When I had finished my own tea, Hashem agreed to take me to the area where Esperanza and Supe had been held. We got in his truck and drove for about an hour before parking along a stretch of sand at the base of the mountains. Once brush was gathered for a fire and water was set to boil, we sat down on the ground, and Hashem introduced me to Attwa, who he said had kidnapped the Californian women. (Attwa did not provide his last name, but a source in the Egyptian security services confirmed his involvement.) Attwa lives in a shack nearby and, like most Bedouin in the area, makes a meager living smuggling drugs. He has tried in vain to find other work, he said, but is proud that he has so far managed to keep his children out of the drug trade.
Attwa rolled a joint as he began telling me the story of the safari. In late January, he explained, he got word that one of his sons had been killed and two other sons jailed following an altercation with the police. Ten days later, hoping to bargain for their release, Attwa and a friend armed themselves and drove toward Saint Catherine’s. Taking Supe and Esperanza from a tour bus proved surprisingly easy, Attwa said. “I used their translator to make them calm, so they wouldn’t fear anything. I explained that I needed to deliver a message to the government and this is the only way I would be heard.” He added that he’d packed bread, cheese, and juice for his captives. What would he have done if they had become hysterical? Attwa said he would have left them, but they didn’t cry, so he brought them here.

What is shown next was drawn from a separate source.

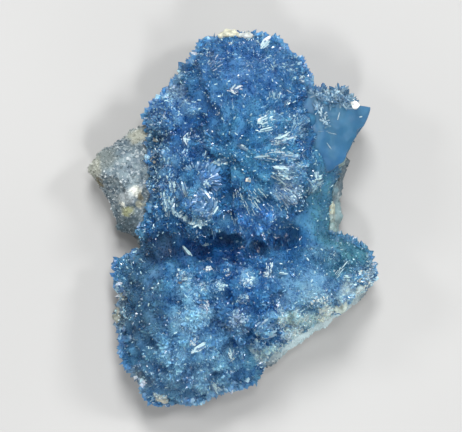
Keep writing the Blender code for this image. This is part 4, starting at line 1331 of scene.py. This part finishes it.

Hashem told me that the Bedouin take only a few tourists at a time because caring for larger groups could quickly get expensive. “When [a Bedouin] kidnaps some people, he must be responsible for their hospitality when he takes them around on the safari trip—their food, drinks, toilets, and their sleep. If he treats them badly, he will be held accountable,” Hashem said, referring to the tribal justice system.
The Bedouin seem to know they are walking a fine line. Too many safaris, and more repression might follow. Too few safaris, and their demands might continue to be ignored. A few hours after Attwa captured the American women, he told me, the Egyptian government promised to release his sons, and he surrendered his hostages. But here we were, five months later, and his sons were still incarcerated.
Shortly after my tea with Attwa, two more Americans and their guide were taken hostage. At first, this safari seemed different. The kidnapper, a 32-year-old truck driver, threatened to hold the hostages until his uncle (who he said had been arrested after refusing to bribe the police) was freed from prison. Four days later, however, he released them, unharmed. “We were treated just like they treat their own,” the hostages’ translator told a reporter. The kidnapper explained that in addition to the customary tea and coffee, he had served his guests roast lamb, a dish usually reserved for special occasions. He said his uncle remained in prison.